It’s a common fixture in science fiction for bases and colonies to exist on the moon. Unfortunately, the major drawback to such a plan is how to get enough materials onto the lunar surface to build a practically-sized habitation, without it costing the earth. One idea which is currently gaining traction is the use of 3D printers.
Photo: ESA/Foster and partners
The idea is based around using a huge scale model of a 3D printer, and using it to construct a moon base from, well, the moon. Such printers which currently exist function by repeatedly spraying layer upon layer of plastics until a complex shape is formed, one which would be near impossible to cast by any other method.

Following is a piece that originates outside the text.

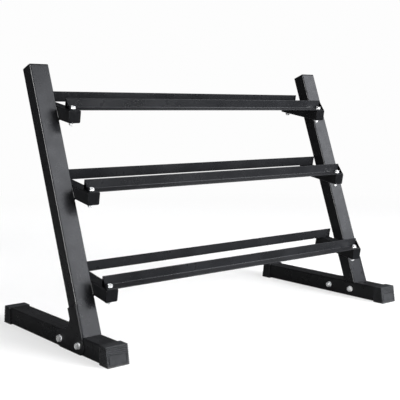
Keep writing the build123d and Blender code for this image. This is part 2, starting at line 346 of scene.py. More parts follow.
# Moulded black rubber: a fine grain, cloudy tone, and pale scuffing near the floor.
def bootRubberMaterial():
    material, add, join = startMaterial("bootRubber")
    place = add("TexCoord")
    cloud = noiseOn(add, join, place, bootRubber["cloudScale"], 5, 0.6)
    tone = spread(add, join, cloud, 0, 1)
    colour = blendColours(add, join, bootRubber["dark"], bootRubber["light"], tone)
    height = join(place, add("SeparateXYZ"), "Vector", 3)
    low = add("MapRange", {"interpolation_type": "SMOOTHSTEP"}, From_Min=0.0,
              From_Max=bootRubber["scuffTop"], To_Min=bootRubber["scuffMost"], To_Max=0.0)
    join(height, low, "Value", 2)
    rubbed = spread(add, join, noiseOn(add, join, place, bootRubber["scuffScale"], 5, 0.7), 0, 1, 0.45, 0.65)
    scuffed = layColour(add, join, colour, bootRubber["scuff"], product(add, join, low, rubbed))
    surface = add("BsdfPrincipled", IOR=1.5, Specular_IOR_Level=bootRubber["specular"])
    join(scuffed, surface, "Base Color", 2)
    join(spread(add, join, cloud, *bootRubber["roughness"]), surface, "Roughness")
    grain = noiseOn(add, join, place, bootRubber["grainScale"], 2)
    layers = [(cloud, bootRubber["cloudHeight"]), (grain, bootRubber["grainHeight"])]
    join(stackBumps(add, join, layers), surface, "Normal")
    join(surface, add("OutputMaterial"), "Surface")
    return material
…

The intention is to use a mixture of fine lunar material and magnesium oxide to form the “paper” of the printer, and then a type of binding salt solution as the “ink”, to form it into a stone-analogous substance.
Monolite, the UK based company behind the technology, has expressed hopes that their next generation printer model, the type to be used in the construction of the base, would be able to build at a rate of 3.5 metres an hour, as opposed to the 2 metres an hour the current model manages, enabling the compound to be completed within a week.
The current intention would be to use the moon base as a pit-stop for deep space exploration, where, if the lunar project proves a success, similar technology could be used to print off copy colonies on Mars and other such suitable destinations. They would be ideal for protecting long-term explorers from micro-meteorites and cosmic radiation, dangers present on planets lacking the thick atmosphere needed to disintegrate smaller space-borne debris, and magnetospheres to deflect radiation.
With prospective plans for manned missions to the Red Planet in the 2030s, the moon could prove to be an ideal testing ground for other such technologies. If the printed lunar colony turns out to be good quality, it could quickly become commonplace.